La CSeries de Bombardier ne fait pas partie des plans d'Air France.

Toutefois, si la nouvelle famille d'appareils de 110 à 130 places de Bombardier se révèle très performante, Air France pourrait modifier ses plans.

« Pour l'instant, ce ne serait pas facile d'intégrer la CSeries dans nos plans, a déclaré le directeur général d'Air France-KLM, Pierre-Henri Gourgeon, au cours d'une brève entrevue avec La Presse Affaires hier, en marge d'un déjeuner-causerie organisé par la Chambre de commerce française au Canada. Pour que ça nous intéresse, il faudrait que nous changions un peu notre façon de faire. »

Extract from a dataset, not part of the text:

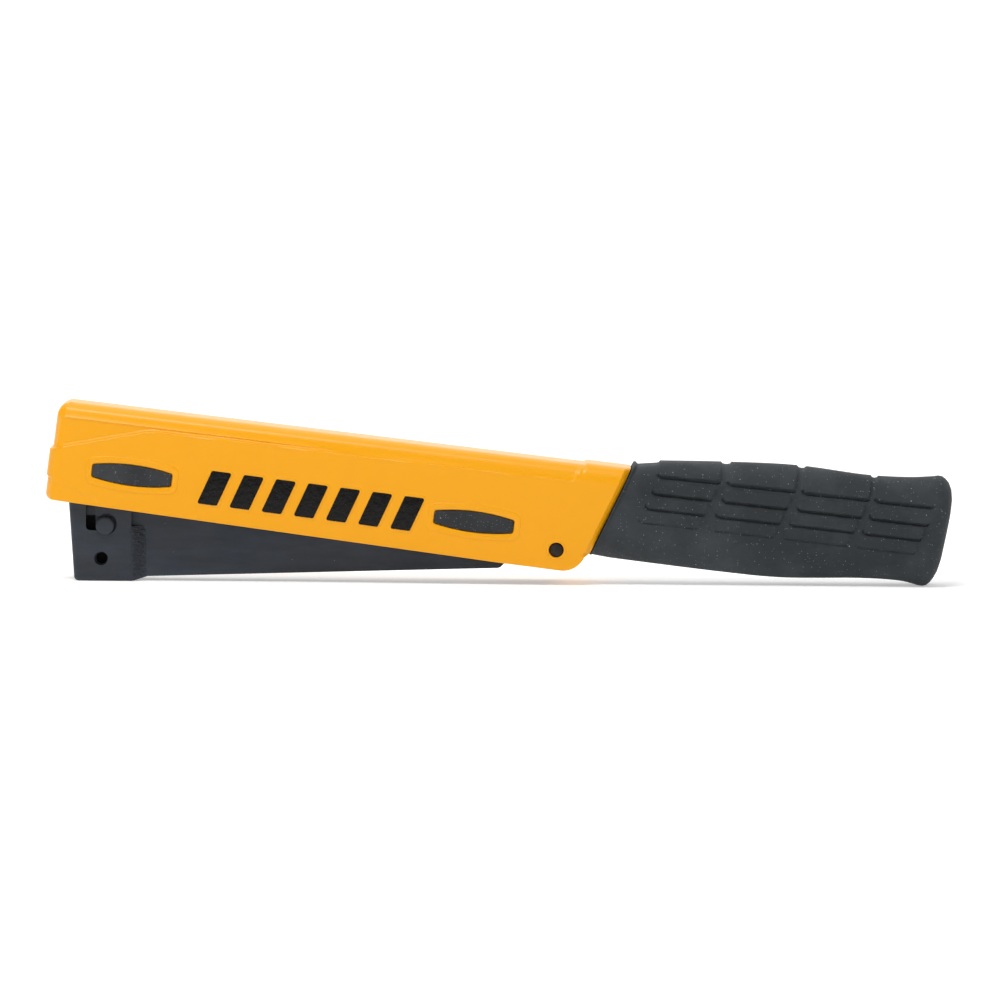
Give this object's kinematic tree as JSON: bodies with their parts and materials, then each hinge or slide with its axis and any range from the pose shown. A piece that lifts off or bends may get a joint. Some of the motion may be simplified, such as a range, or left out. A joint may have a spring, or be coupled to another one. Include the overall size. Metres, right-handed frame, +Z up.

Air France exploite présentement des appareils Airbus et Boeing. Le fait d'exploiter une nouvelle famille d'appareil nécessiterait des investissements additionnels en formation et en entretien.

« Mais nous regardons cela avec attention, parce que si l'avion est très performant, nous allons peut-être changer notre façon de faire », a indiqué M. Gourgeon.

Plusieurs transporteurs aériens ont exprimé leur intérêt au sujet de la CSeries au cours des dernières années, mais les commandes fermes tardent à se matérialiser. La dernière société à se montrer intéressée est le petit transporteur régional suisse Sky Work, qui exploite présentement deux turbopropulseurs à partir de Berne, dont un Q400 de Bombardier. Selon la publication spécialisée Flight International, la petite société annoncera un plan d'expansion le 21 octobre prochain. Dans un premier temps, elle devrait offrir davantage de liaisons en Europe, mais elle entend également offrir dès l'année prochaine de plus longs trajets, notamment en direction des îles Canaries.

Le chef de la direction de Sky Work, Tomislav Lang, a indiqué à Flight International que la CSeries serait l'appareil idéal pour ce type de liaison, notamment parce que l'appareil offre un bon rayon d'action et parce qu'il peut quand même atterrir sur des pistes relativement courtes, comme celle de Berne.

Toutefois, la CSeries n'entrera pas en service avant 2013, ce qui est un peu tard pour Sky Work. Le petit transporteur pourrait donc louer entre-temps deux Airbus A319 ou Boeing 737-700.

Sky Work est toutefois une toute petite société si on la compare au géant qu'est le groupe Air France-KLM. Celui-ci est le principal transporteur européen, avec 13 % du trafic entre l'Europe et le reste du monde. British Airways et Lufthansa ont chacun une part de marché de 10 %.

Avec son partenaire Delta, le groupe Air France-KLM contrôle également de 25 à 30 % du marché de l'Atlantique Nord.

M. Gourgeon voit toutefois une menace à l'horizon, les transporteurs du golfe Persique, soutenus par leurs gouvernements.

« Les pays du golfe, qui disposent de ressources financières colossales, essaient de transformer la richesse, évidemment limitée dans le temps, que représente la production de pétrole, en une activité économique durable », a-t-il expliqué dans son discours hier.

Il a indiqué que les gouvernements soutenaient ainsi le développement du tourisme, du commerce et du transport aérien. Ces pays veulent notamment jouer la carte des plaques tournantes entre les divers continents.

« Ils soutiennent des transporteurs aériens qui se développent convenablement, qui offrent un produit correct, qui emploient des professionnels qui conviennent et qui commandent des avions par dizaines, par vingtaines », a ajouté M. Gourgeon.

À elle seule, Emirates a commandé 90 appareils A380, c'est deux fois plus que le total des commandes passées par Air France-KLM, British Airways et Lufthansa.

« Nous sommes dans des conditions de compétition qui nous défavorisent, a soutenu M. Gourgeon. C'est préoccupant et dangereux. »

Il a expliqué que les transporteurs aériens du golfe pouvaient pratiquer des tarifs beaucoup moins élevés que les transporteurs européens.

Air France-KLM entend réagir avec de nouveaux partenariats, notamment avec des transporteurs chinois. Le principal transporteur de ce pays, China Southern, fait partie de la même alliance qu'Air France-KLM, SkyTeam. Un autre transporteur important, China Eastern, a également choisi SkyTeam, tout comme China Airline, une société de Taïwan, qui vient de déposer sa candidature.

« Dans ce pays extrêmement prometteur, nous avons presque toutes les sociétés aériennes avec nous, a lancé M. Gourgeon. Il n'y a qu'Air China qui soit à l'extérieur, avec Star Alliance. »

Les partenaires entendent offrir davantage de vols directs entre l'Europe et la Chine, court-circuitant ainsi les plaques tournantes des transporteurs du golfe.